* _DIRECTION_
The lines to be extracted run from the start of the listing through the line containing "flag.visible_diffuse = False"; copy them exactly and nothing else.
▬▬▬▬▬▬
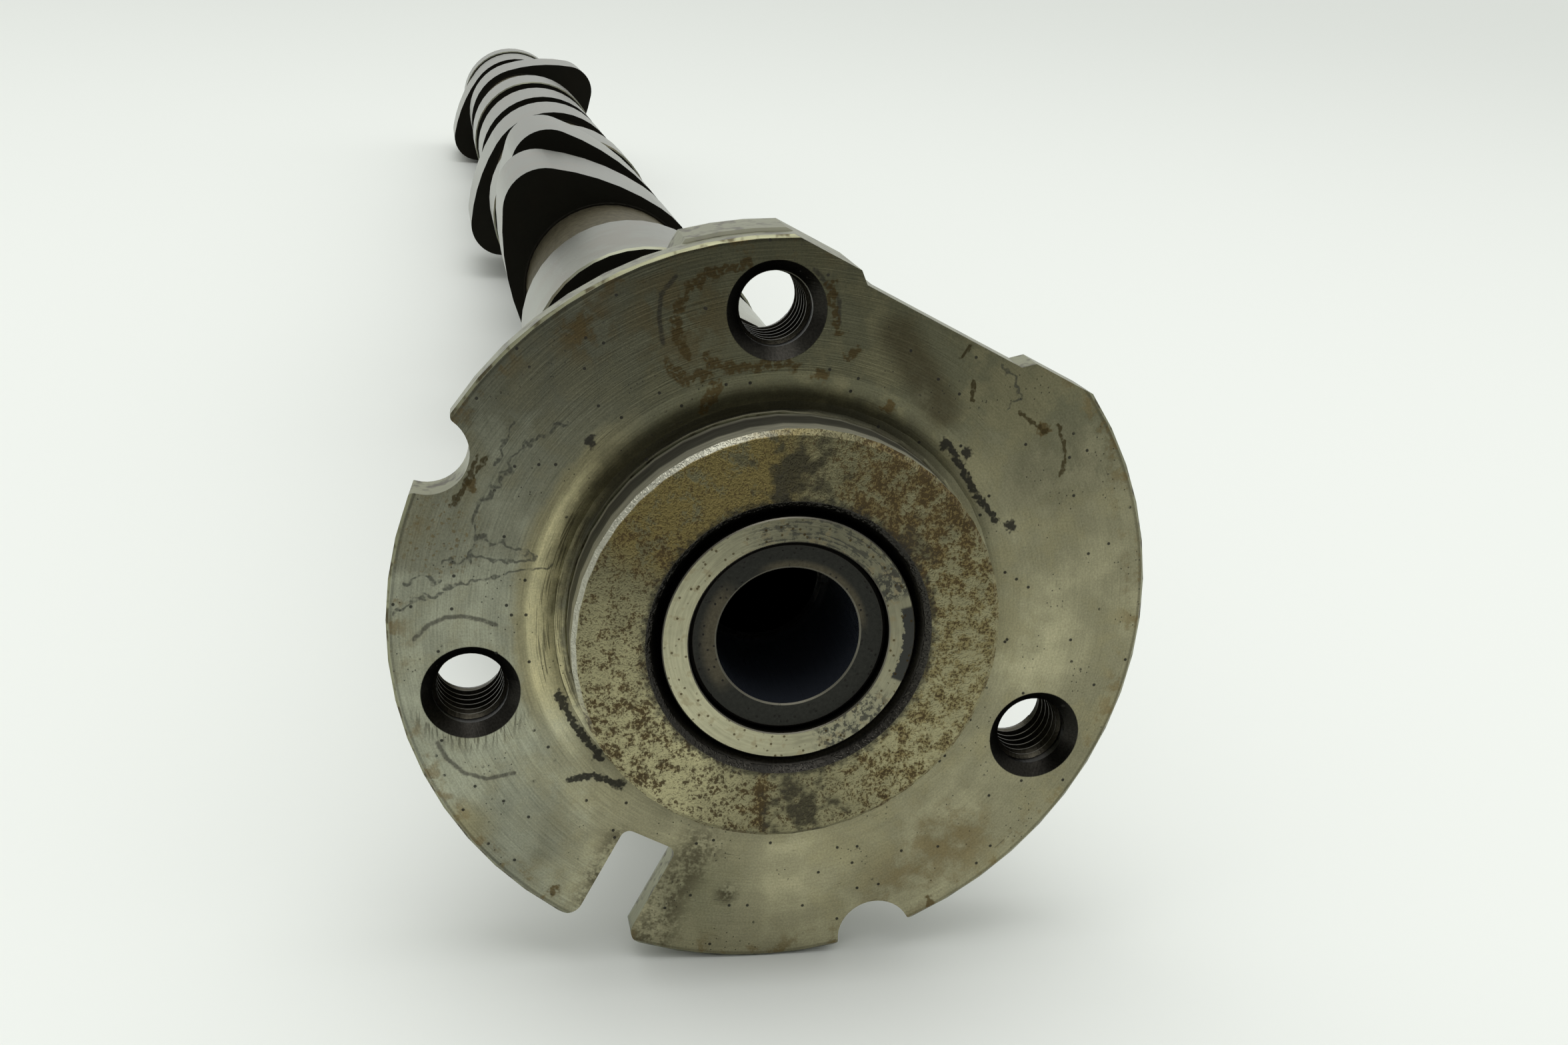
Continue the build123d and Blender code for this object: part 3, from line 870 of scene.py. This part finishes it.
def make_flag():
    """Dark flag in front, seen only in reflections: it stands where the photographer does."""
    left, right, front, bottom, top = -0.25, 0.09, -0.16, -0.034, 0.30
    sides = ((left, bottom), (right, bottom), (right, top), (left, top))
    flag = staged_plane("flag", [(x, front, z) for x, z in sides], FLAG_COLOUR, 1.0)
    flag.visible_camera = False
    flag.visible_shadow = False
    flag.visible_diffuse = False


def make_world():
    """Soft light: dim on the viewer's side, bright behind, brightest overhead."""
    world = bpy.data.worlds.new("studio")
    bpy.context.scene.world = world
    world.use_nodes = True
    nodes, links = world.node_tree.nodes, world.node_tree.links
    place = nodes.new("ShaderNodeTexCoord")
    split = nodes.new("ShaderNodeSeparateXYZ")
    links.new(place.outputs["Generated"], split.inputs[0])
    total = nodes.new("ShaderNodeMath")
    for i, (axis, values) in enumerate((SKY_BEHIND, SKY_OVERHEAD)):
        fade = nodes.new("ShaderNodeMapRange")
        fade.interpolation_type = "SMOOTHSTEP"
        for socket, number in zip(list(fade.inputs)[1:5], values):
            socket.default_value = number
        links.new(split.outputs[axis], fade.inputs[0])
        links.new(fade.outputs[0], total.inputs[i])
    links.new(total.outputs[0], nodes["Background"].inputs["Strength"])
    nodes["Background"].inputs["Color"].default_value = SKY_COLOUR


def make_lamp():
    """Square lamp overhead, facing the part."""
    data = bpy.data.lights.new("overhead", "AREA")
    data.shape = "SQUARE"
    data.size = LAMP_SIDE
    data.energy = LAMP_WATTS
    lamp = bpy.data.objects.new("overhead", data)
    lamp.location = LAMP_PLACE
    lamp.rotation_euler = (-lamp.location).to_track_quat("-Z", "Y").to_euler()
    bpy.context.scene.collection.objects.link(lamp)


def make_camera():
    """Camera at the photograph's viewing angle."""
    data = bpy.data.cameras.new("camera")
    data.sensor_width = SENSOR_WIDTH
    data.lens = FOCAL_LENGTH
    data.clip_start = 0.01
    camera = bpy.data.objects.new("camera", data)
    right = Vector(CAMERA_RIGHT).normalized()
    ahead = Vector(CAMERA_AHEAD).normalized()
    turn = Matrix((right, right.cross(ahead).normalized(), -ahead)).transposed().to_4x4()
    camera.matrix_world = Matrix.Translation(Vector(CAMERA_PLACE) * MM) @ turn
    bpy.context.scene.collection.objects.link(camera)
    bpy.context.scene.camera = camera


make_floor()
make_flag()
make_world()
make_lamp()
make_camera()
bpy.context.scene.view_settings.view_transform = "Standard"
▬▬▬▬▬▬
* _ANSWER TO THE EXERCISE_
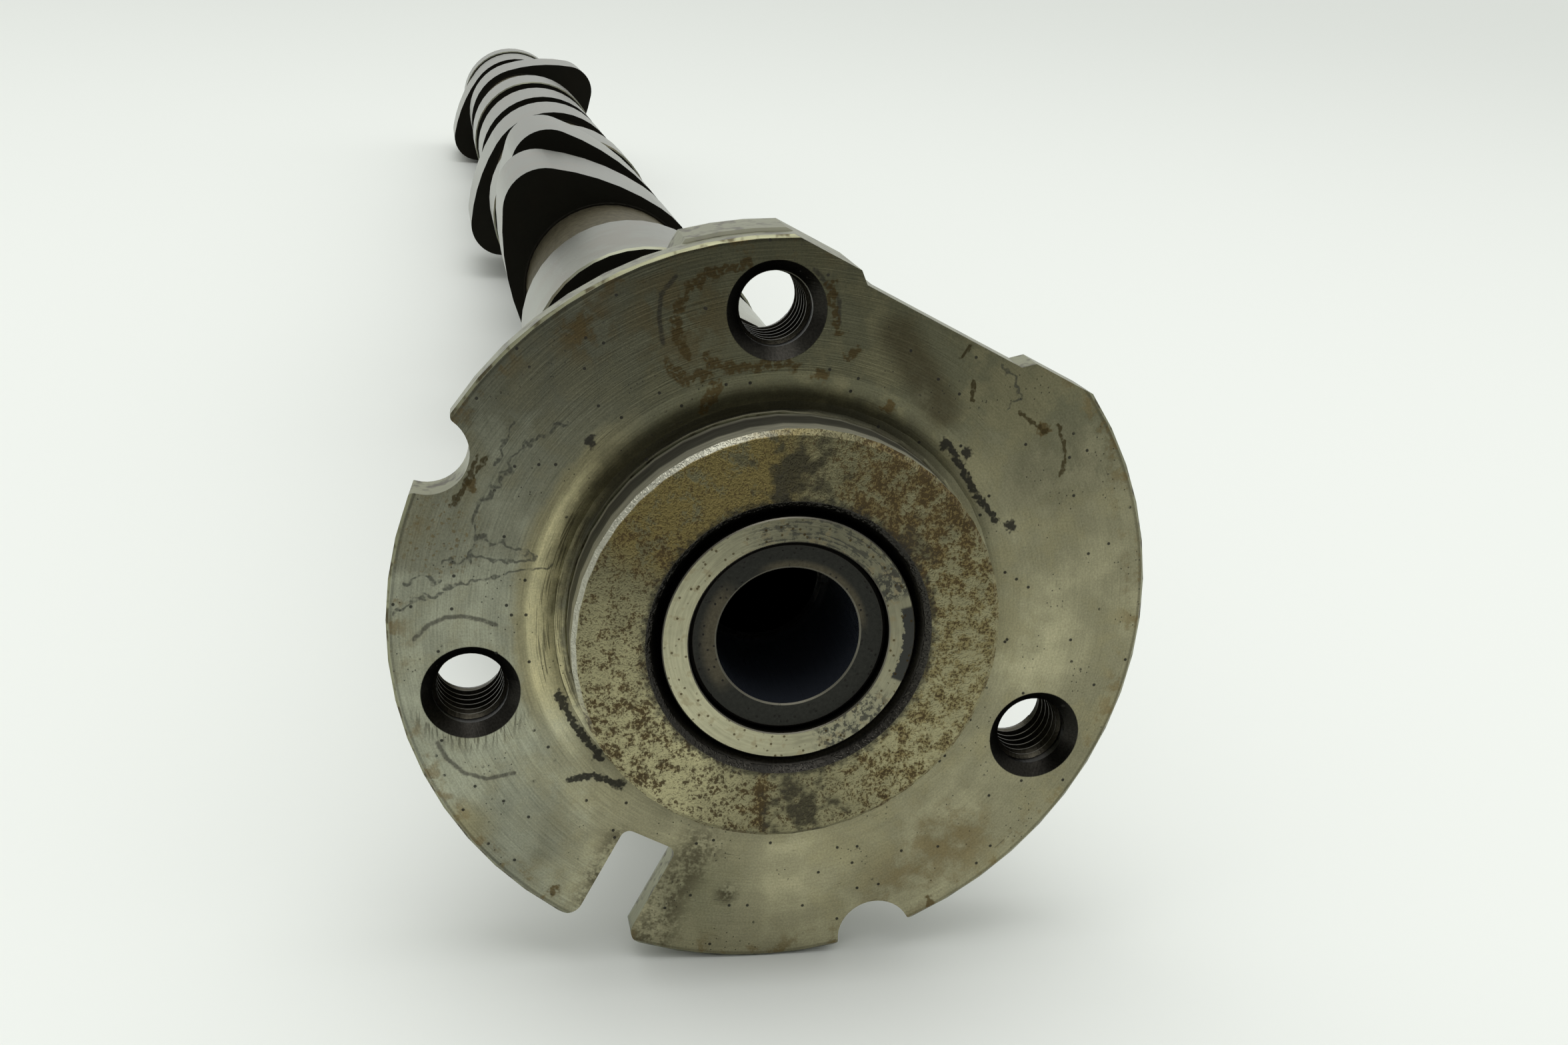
Continue the build123d and Blender code for this object: part 3, from line 870 of scene.py. This part finishes it.
def make_flag():
    """Dark flag in front, seen only in reflections: it stands where the photographer does."""
    left, right, front, bottom, top = -0.25, 0.09, -0.16, -0.034, 0.30
    sides = ((left, bottom), (right, bottom), (right, top), (left, top))
    flag = staged_plane("flag", [(x, front, z) for x, z in sides], FLAG_COLOUR, 1.0)
    flag.visible_camera = False
    flag.visible_shadow = False
    flag.visible_diffuse = False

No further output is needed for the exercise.